1946 Railroad Film Footage

by Wes Clark

Footage originally from archive.org


On April 17th, 1946, Columbia Studios took film footage in and around Burbank and downtown Los Angeles to be used in their Rita Hayworth film Down to Earth, which was released in 1947. The story is about a Greek Muse coming down to earth to involve herself in a Broadway production. The film was reworked in 1980 as Xanadu, starring Olivia Newton-John.

At some point there must be some process or rear screen projection shots in the film, as the Columbia footage involved putting cameras on railroad trains and running the trains.

The film crew also installed a camera on a car and ran it through some Burbank streets.

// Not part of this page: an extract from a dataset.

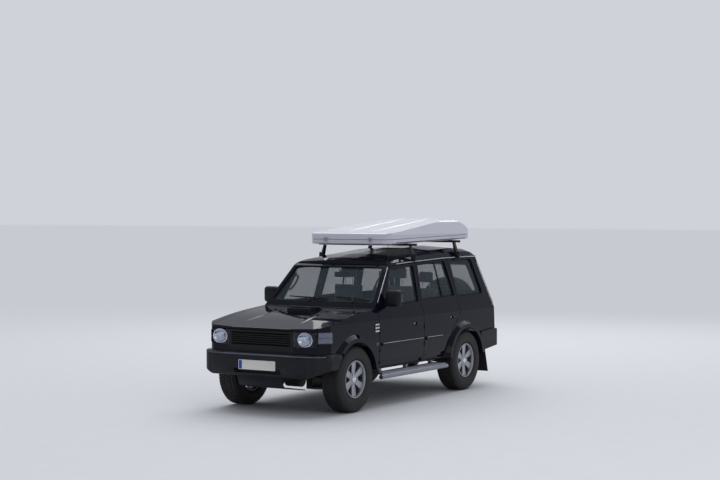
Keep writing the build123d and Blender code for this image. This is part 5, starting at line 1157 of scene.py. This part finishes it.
# %% Dashboard, mirror and handles
HANDLE = [
    (0.628, 0.79, 1.36), (0.602, 0.81, 1.375), (0.59, 0.87, 1.43),
    (0.585, 0.92, 1.485), (0.598, 0.95, 1.52), (0.622, 0.955, 1.53),
]
GAITER = [(0.0, 0.0), (0.0, 0.05), (0.012, 0.045), (0.03, 0.022), (0.05, 0.012), (0.05, 0.0)]
hoods = [((0.19, 0.86, 1.128), (0.55, 1.02, 1.205), 0.03, 4), ((-0.14, 0.72, 1.168), (0.14, 0.86, 1.225), 0.022, 4)]
blocks("dial_hoods", "dash_plastic", "car", hoods)
vents = []
for z in (1.06, 1.076, 1.092, 1.108):
    vents += row((-0.62, -0.16, 0.16, 0.64), 0.05, (0.9, z - 0.003), (0.95, z + 0.003), 0.0012, 2)
blocks("dash_vents", "seal_rubber", "car", vents)
form = bmesh.new()
sweep(form, round_section(0.008), [at(0, 0.985, 1.612), at(0, 1.03, 1.585), at(0, 1.05, 1.56)], up=(1, 0, 0))
blocks("cabin_mirror", "black_plastic", "car", [((-0.115, 1.035, 1.522), (0.115, 1.062, 1.588), 0.013, 4)], form)
blocks("cabin_mirror_glass", "mirror_bright", "car", [((-0.106, 1.0615, 1.530), (0.106, 1.064, 1.580), 0.001, 2)])
for side, way in SIDES:
    path = [at(x * way, y, z) for x, y, z in HANDLE]
    swept("grab_handle_" + side, "dash_plastic", "car", round_section(0.012), path, up=(0, -1, 1))
form = bmesh.new()
for x, y, tall in ((0.0, 1.02, 0.2), (0.05, 1.12, 0.13)):
    sweep(form, round_section(0.009), [at(x, y + 0.03, 0.84), at(x, y, 0.84 + tall)], up=(0, 1, 0))
    brick(form, at(x - 0.022, y - 0.022, 0.83 + tall), at(x + 0.022, y + 0.022, 0.878 + tall), 0.014, 4)
    lathe(form, GAITER, shift(x, y + 0.025, 0.849) @ TO_TOP, steps=20)
piece("gear_levers", form, "dash_plastic", "car")
print("cabin fittings", 7)

# %% Door cards and armrests
CARDS = [  # door, from y, to y, foot, top
    ("front", 0.72, 1.52, 0.70, 1.16),
    ("rear", 1.74, 2.18, 0.86, 1.17),
]
for name, start, end, foot, top in CARDS:
    panel = Panels(name + "_door_left")
    inner = min(panel.hit(at(0.2, y, z), (1, 0, 0)).x for y in (start, end) for z in (foot, top))
    for side, way in SIDES:
        card = ((inner * way, start, foot), ((inner - 0.007) * way, end, top), 0.003, 2)
        low = ((inner - 0.005) * way, start + 0.12, foot + 0.24)
        high = ((inner - 0.045) * way, end - 0.05, foot + 0.285)
        door = "%s_door_%s" % (name, side)
        blocks("%s_door_card_%s" % (name, side), "dash_plastic", door, [card, (low, high, 0.014, 4)])
    print(name, "card inner face", round(inner, 3))

# %% [markdown]
# ## Tail fittings
# The tail has stacked lamps in the corners, a blank plate on the bumper, a wiper, a high
# brake lamp and a pull handle on the side away from the hinges.

# %% Rear lamps, plate and wiper
REAR_CELLS = [  # name, foot, top, finish
    ("amber", 1.006, 1.078, "cell_amber"),
    ("red", 0.918, 1.000, "lamp_red"),
    ("clear", 0.846, 0.912, "lamp_clear"),
]
for side, way in SIDES:
    for label, low, high, finish in REAR_CELLS:
        cell = ((0.706 * way, 3.560, low), (0.822 * way, 3.5725, high), 0.004, 3)
        blocks("rear_lamp_%s_%s" % (label, side), finish, "car", [cell], slot="lamp_red")
blocks("rear_plate_holder", "black_plastic", "car", [((-0.27, 3.694, 0.516), (0.27, 3.702, 0.640), 0.003, 2)])
piece("rear_plate", plate_form(3.7045, 0.578, True), "plate_pale", "car")
tail_panel = Panels("tailgate")
pull = row([0], 0.075, (-0.002, -0.03), (0.006, 0.03), 0.004, 3)
pull += row([0], 0.062, (0.012, -0.011), (0.026, 0.011), 0.005, 3)
pull += row((-0.052, 0.052), 0.01, (0.004, -0.008), (0.018, 0.008), 0.003, 2)
blocks("tailgate_handle", "black_plastic", "tailgate", pull, base=tail_panel.back(0.56, 0.99))
strip = row([0], 0.12, (-0.002, -0.010), (0.012, 0.010), 0.004, 3)
blocks("high_brake_lamp", "lamp_red", "tailgate", strip, base=tail_panel.back(0, 1.668))
print("tail fittings", 10)

# %% [markdown]
# ## Side steps
# The step is a ribbed grey board with a bright tube along its outer edge. The ribs are
# shallow bars across the tread, close enough to grip a shoe.

# %% Step ribs and tube ends
step_panel = Panels("side_steps")
STEP_PLUG = [(-0.002, 0.0), (-0.002, 0.0268), (0.004, 0.0262), (0.009, 0.02), (0.011, 0.0)]
for side, way in SIDES:
    tops = [step_panel.top(x * way, 1.3) for x in (0.715, 0.735, 0.755, 0.775, 0.795, 0.815)]
    ribs = [[at(spot.x, y, spot.z) for y in (0.66, 1.4, 2.09)] for spot in tops]
    swept("step_ribs_" + side, "step_alloy", "car", flat_section(0.009, 0.004, 0.5), *ribs)
    plugs = [shift(0.858 * way, y, 0.365) @ turn for y, turn in ((0.588, TO_FRONT), (2.162, TO_BACK))]
    turned("step_plugs_" + side, "black_plastic", "car", STEP_PLUG, *plugs)
print("step ribs", 12)

# %% [markdown]
# ## Under the bonnet
# The engine block is a CAD solid. On top of it come a ribbed cover, a finned cooler below
# the scoop, and on the trays beside it a battery, a bottle and the air filter with its duct.

# %% Engine bay pieces
cover = row([0], 0.13, (-0.28, 0.955), (0.0, 1.020), 0.016, 3)
cover += row([-0.09 + 0.03 * i for i in range(7)], 0.005, (-0.25, 1.018), (-0.04, 1.026), 0.002, 2)
blocks("engine_cover", "black_plastic", "car", cover)
form = bmesh.new()
CAP_AND_NECK = (
    [(1.012, 0.0), (1.012, 0.026), (1.034, 0.026), (1.04, 0.022), (1.04, 0.0)],
    [(0.94, 0.0), (0.94, 0.03), (1.014, 0.024), (1.014, 0.0)],
)
for profile in CAP_AND_NECK:
    lathe(form, profile, shift(0.19, -0.2, 0) @ TO_TOP, steps=20)
piece("oil_filler", form, "seal_rubber", "car")
cooler = row([0], 0.17, (0.055, 1.030), (0.285, 1.036), 0.002, 2)
cooler += row([-0.162 + 0.019 * i for i in range(18)], 0.0025, (0.06, 1.034), (0.28, 1.075), 0.0012, 1)
cooler += row((-0.19, 0.19), 0.022, (0.05, 1.020), (0.29, 1.082), 0.014, 3)
blocks("intake_cooler", "bare_alloy", "car", cooler)
legs = [[at(x, y, 0.93), at(x, y, 1.032)] for y in (0.08, 0.26) for x in (-0.12, 0.12)]
swept("cooler_legs", "black_metal", "car", round_section(0.008), *legs, up=(0, 1, 0))
form = bmesh.new()
for x in (0.52, 0.65):
    lathe(form, [(0.893, 0.0), (0.893, 0.011), (0.91, 0.009), (0.912, 0.0)], shift(x, -0.5, 0) @ TO_TOP, steps=16)
case = row([0.585], 0.115, (-0.55, 0.712), (-0.37, 0.895), 0.006, 2)
case += row([0.585], 0.121, (-0.47, 0.894), (-0.45, 0.901), 0.002, 2)
blocks("battery", "black_plastic", "car", case, form)
blocks("washer_bottle", "shell_white", "car", [((-0.70, -0.56, 0.712), (-0.52, -0.42, 0.930), 0.022, 4)])
form = bmesh.new()
lathe(form, [(0.928, 0.0), (0.928, 0.03), (0.95, 0.028), (0.953, 0.0)], shift(-0.61, -0.49, 0) @ TO_TOP, steps=20)
case = row([-0.585], 0.135, (0.09, 0.885), (0.33, 1.02), 0.02, 4)
case += row([-0.585], 0.14, (0.085, 0.945), (0.335, 0.957), 0.003, 2)
blocks("air_filter_box", "black_plastic", "car", case, form)
form = bmesh.new()
duct = [(-0.47, 0.20, 0.97), (-0.43, 0.19, 1.085), (-0.38, 0.185, 1.09), (-0.30, 0.18, 1.055), (-0.21, 0.175, 1.052)]
sweep(form, round_section(0.026, 16), [at(*p) for p in duct], up=(0, 1, 0))
hose = [(0.14, -0.527, 0.915), (0.14, -0.49, 0.945), (0.13, -0.44, 0.955), (0.12, -0.395, 0.935), (0.12, -0.37, 0.90)]
sweep(form, round_section(0.019, 14), [at(*p) for p in hose], up=(1, 0, 0))
piece("bay_hoses", form, "seal_rubber", "car")
print("bay pieces", 8)

# %% [markdown]
# ## Springs, exhaust and rear wiper
# Coil springs stand round the rear bump stops. Each is one round section carried along a
# helix. The tailpipe ends in a plain hollow tip, and the rear window has its own wiper.

# %% Coils, tip and wiper
COIL_RADIUS, COIL_WIRE, COIL_TURNS = 0.06, 0.0065, 5
TIP = [
    (-0.06, 0.0225), (-0.06, 0.0262), (0.0, 0.0268), (0.016, 0.0268),
    (0.017, 0.0255), (0.016, 0.0245), (-0.055, 0.0232), (-0.06, 0.0225),
]
coils = []
for side, way in SIDES:
    helix = []
    for index in range(COIL_TURNS * 16 + 1):
        turn = math.tau * index / 16
        level = 0.452 + 0.118 * index / (COIL_TURNS * 16)
        helix.append(at(0.355 * way + COIL_RADIUS * math.cos(turn), 2.725 + COIL_RADIUS * math.sin(turn), level))
    coils.append(helix)
swept("rear_coils", "black_metal", "car", round_section(COIL_WIRE, 8), *coils)
turned("exhaust_tip", "exhaust_steel", "car", TIP, shift(-0.47, 3.638, 0.474) @ TO_BACK, steps=28)
tail_glass = Panels("tailgate_glass", "tailgate")
form = bmesh.new()
arm = [tail_glass.back(x, z, lift) for x, z, lift in ((0.36, 1.222, 0.014), (0.28, 1.258, 0.026), (0.14, 1.300, 0.022))]
blade = [tail_glass.back(x, z, 0.014) for x, z in ((0.36, 1.298), (0.14, 1.300), (-0.08, 1.298))]
lip = [tail_glass.back(x, 1.299, 0.001) for x in (0.37, 0.14, -0.09)]
for section, path in (((0.016, 0.008, 0.6), arm), ((0.010, 0.008, 0.5), blade), ((0.006, 0.014, 0.3), lip)):
    sweep(form, flat_section(*section), path, up=(0, 1, 0.4))
spindle = Matrix.Translation(tail_glass.back(0.36, 1.222)) @ TO_BACK
lathe(form, [(0.0, 0.0), (0.0, 0.019), (0.018, 0.017), (0.024, 0.012), (0.024, 0.0)], spindle, steps=20)
piece("rear_wiper", form, "seal_rubber", "tailgate")
print("coils", len(coils))

# %% [markdown]
# ## Bonnet lines
# Pressed lines catch the light along a dark panel. Two soft ridges run down the bonnet
# from beside the scoop. They are low swept sections in body paint that fade at the ends.

# %% Pressed lines
RIDGE = [(-0.045, 0), (0.045, 0), (0.032, 0.0012), (0.016, 0.003), (0.0, 0.0038), (-0.016, 0.003), (-0.032, 0.0012)]
spots = [(0.39 - 0.05 * i, -0.0048 + 0.0040 * math.sin(math.pi * i / 19)) for i in range(20)]
ridges = [[bonnet_panel.top((0.30 + 0.11 * (0.4 - y)) * way, y, sunk) for y, sunk in spots] for side, way in SIDES]
swept("bonnet_ridges", "body_paint", "bonnet", RIDGE, *ridges, smooth=170)
print("ridges", len(ridges))

# %% [markdown]
# ## Camera, floor and light
# The camera stands where the photographer stood: about 20 m away at eye height above
# slightly lower ground, with a short telephoto lens. The car stands on a pale floor.

# %% Camera
CAMERA_PLACE = (10.499, -17.0255, 2.378)
CAMERA_TURN = 31.826
CAMERA_DROP = 1.153
CAMERA_LENS = 78.38
camera_data = bpy.data.cameras.new("camera")
camera_data.lens = CAMERA_LENS
camera_data.clip_end = 500
camera = link("camera", camera_data)
camera.location = CAMERA_PLACE
camera.rotation_euler = (math.radians(90 - CAMERA_DROP), 0, math.radians(CAMERA_TURN))
bpy.context.scene.camera = camera
print("camera at", CAMERA_PLACE)

# %% Floor and light
FLOOR_HALF = 150
FLOOR_TONES = colour(0.64, 0.65, 0.67), colour(0.655, 0.665, 0.685)
SKY, PALE = colour(0.74, 0.77, 0.84), colour(0.63, 0.64, 0.70)  # the light, and what the camera sees
LAMPS = [  # name, place, size, power
    ("sky_behind", (-3.0, 9.0, 9.0), 9.0, 300),
    ("key_left", (9.0, -7.0, 7.5), 7.0, 130),
]


def lamp(name, kind, aim, energy):
    """A new lamp that looks along a direction."""
    data = bpy.data.lights.new(name, kind)
    data.energy = energy
    made = link(name, data)
    made.rotation_euler = Vector(aim).to_track_quat("-Z", "Y").to_euler()
    return made


ground = Finish("floor", roughness=0.9, specular_ior_level=0.1)
ground.set(base_color=blend(ground, clamp(noise(ground, 4, 5), 0.3, 0.7), *FLOOR_TONES))
form = bmesh.new()
bmesh.ops.create_grid(form, x_segments=1, y_segments=1, size=FLOOR_HALF)
floor = link("floor", mesh_of("floor", form))
floor.data.materials.append(ground.material)
for name, place, size, power in LAMPS:
    made = lamp(name, "AREA", Vector((0, 0, 0.9)) - Vector(place), power)
    made.location, made.data.size = place, size
lamp("soft_sun", "SUN", (0.25, -0.55, -1), 1.55).data.angle = math.radians(70)

world = bpy.data.worlds.new("sky")
bpy.context.scene.world = world
world.use_nodes = True
tree = world.node_tree
sky = tree.nodes["Background"]
pale, seen, either = (tree.nodes.new("ShaderNode" + kind) for kind in ("Background", "LightPath", "MixShader"))
sky.inputs["Color"].default_value, sky.inputs["Strength"].default_value = SKY, 0.6
pale.inputs["Color"].default_value = PALE
for output, socket in (
    (seen.outputs["Is Camera Ray"], either.inputs["Fac"]), (sky.outputs[0], either.inputs[1]),
    (pale.outputs[0], either.inputs[2]), (either.outputs[0], tree.nodes["World Output"].inputs["Surface"]),
):
    tree.links.new(output, socket)
bpy.context.scene.view_settings.view_transform = "Standard"
print("lamps", len(LAMPS))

I have taken the raw footage located on archive.org and isolated the Burbank sequences, and made new youtube videos. Those videos are below. The descriptions and timings in the youtube text area were worked out with Mike McDaniel, who was armed with a 1950 plat showing the businesses along the railroad lines.

So, if you have even wondered what it must be like to hop a freight train in Burbank, at night, in 1946 - this is what you'd see. (The crew even caught a passing shot of some Burbank hoboes!)

Complete descriptions are in the text area under the youtube screen.

Film #1 - Train, moving towards Los Angeles from somewhere north of the airport (just in North Hollywood), crossing into Burbank and ending at Turkey Crossing.

Film #2 - Train, moving towards Los Angeles from the Weatherhead Company and ending at the Magnolia Blvd. intersection. This is the one with the hoboes.

Film #3 - Train, moving into North Hollywood from Burbank; 3311 N. San Fernando Rd., running north of the airport and ending on Ensign Ave..

Film #4 - Train, Glendale-Burbank. Mostly Glendale; Burbank at the end.

Film #5 Automobile, Starts at Magnolia and California and ends at the Whithall Highway. A map is here. The surprising thing is that, other than the size of the trees, the neighborhoods pretty much look about the same!

If you are wondering how Columbia Studios used this footage in the finished film, click here to see the three minute train ride segment. It's funny, you can see the old Burbank train depot "pass by" three times: at the five and twelve second spots and again quickly at 2:12, as if the train passed the depot, suddenly backed up quickly and passed it again seven seconds later - and then passed it again two minutes later! Few would notice. Was this was an inside joke by the Columbia Studios film editor?

And yes, the finished movie was in glorious Technicolor and this process film appears to have been shot in black and white. Perhaps it was tinted and or colorized - I don't know. But there you have it, postwar era movie magic: a moving train in Burbank replicated on a sound stage.